• Media type: E-Book
  • Title: Let the music play? : free streaming, product discovery, and digital music consumption
  • Contributor: Aguiar, Luis [Author]
  • Published: [Seville]: European Union, 2015
  • Published in: Institute for Prospective Technological Studies digital economy working paper ; 2015,16
  • Extent: 1 Online-Ressource (circa 36 Seiten); Illustrationen
  • Language: English
  • Identifier:
  • Keywords: Graue Literatur
  • Origination:
  • Footnote:
  • Description: Interactive music streaming services have grown tremendously in recent years, raising questions about their effects on digital music sales and piracy. While often overlooked in practice, theoretical considerations suggest that these effects may differ according to the streaming services' functionality. Premium subscriptions, for instance, offer consumers unlimited and unconstrained access to music, providing little incentives to acquire digital music through alternative channels of consumption. On the other hand, free and advertisement-supported services provide consumers with very limited mobility in their usage. If music streaming allows for the discovery of new products, and if consumers value mobility, then free streaming services may well stimulate the use of channels that offer the possibility of mobile consumption. We rely on individual-level clickstream data on a representative sample of 5,000 French Internet users to study the question of how free music streaming affects music purchasing and piracy behavior.
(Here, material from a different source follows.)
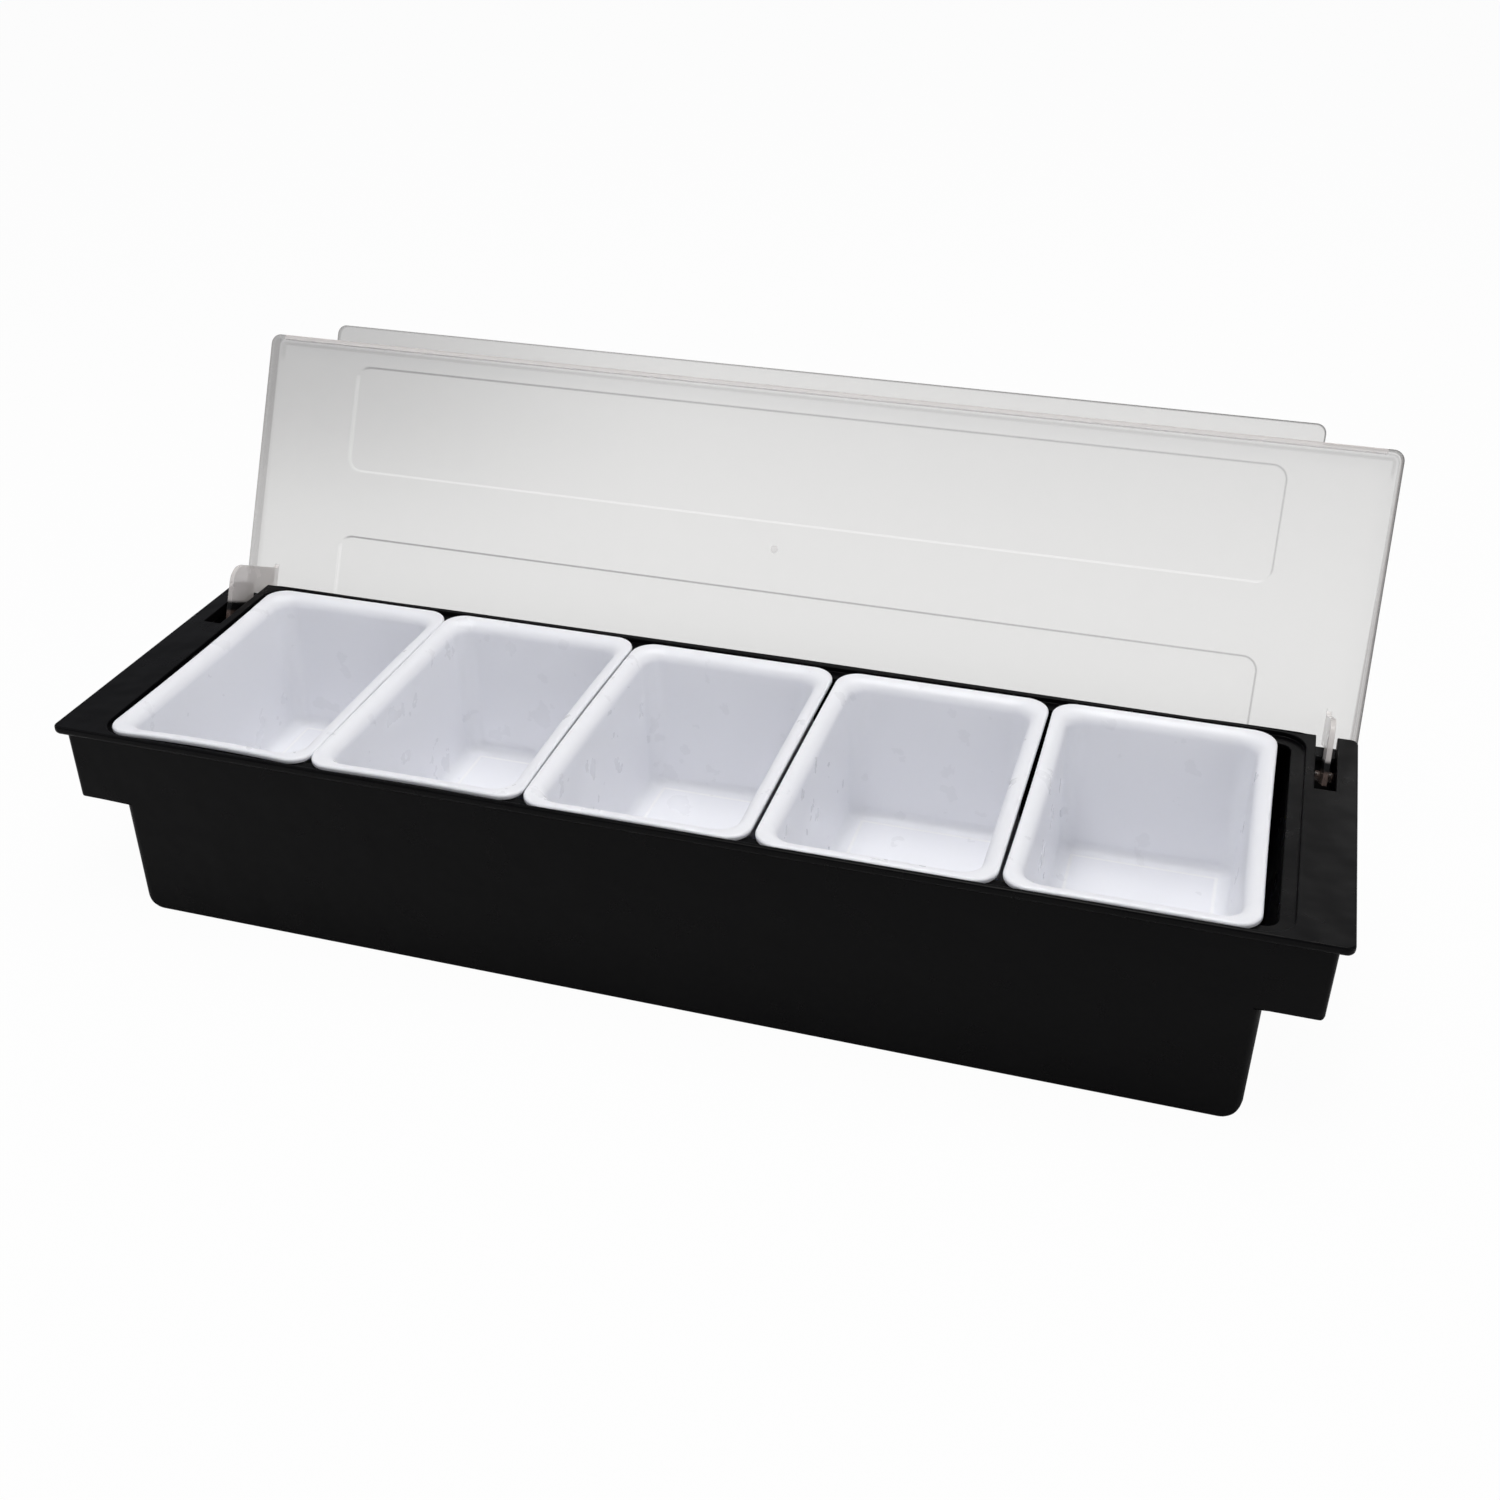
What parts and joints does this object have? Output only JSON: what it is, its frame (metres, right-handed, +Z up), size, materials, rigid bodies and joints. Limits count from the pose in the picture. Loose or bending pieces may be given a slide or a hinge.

We exploit the introduction of a listening cap by the French streaming platform Deezer in June 2011 to identify this causal effect in a difference-in-differences setting. Our results show that free streaming services stimulate alternative channels of music consumption that offer mobility. We find that users of Deezer's free streaming services visited licensed downloading websites up to 2.9% less than they would have had the restriction not been introduced. Similarly, they decrease their visits to unlicensed downloading websites by as much as 2%. Our findings are indicative of online music streaming serving as an information channel for the discovery of new products, and our analysis serves as a first step toward understanding the heterogeneity of effects that streaming platforms may have on the rapidly changing recorded music industry.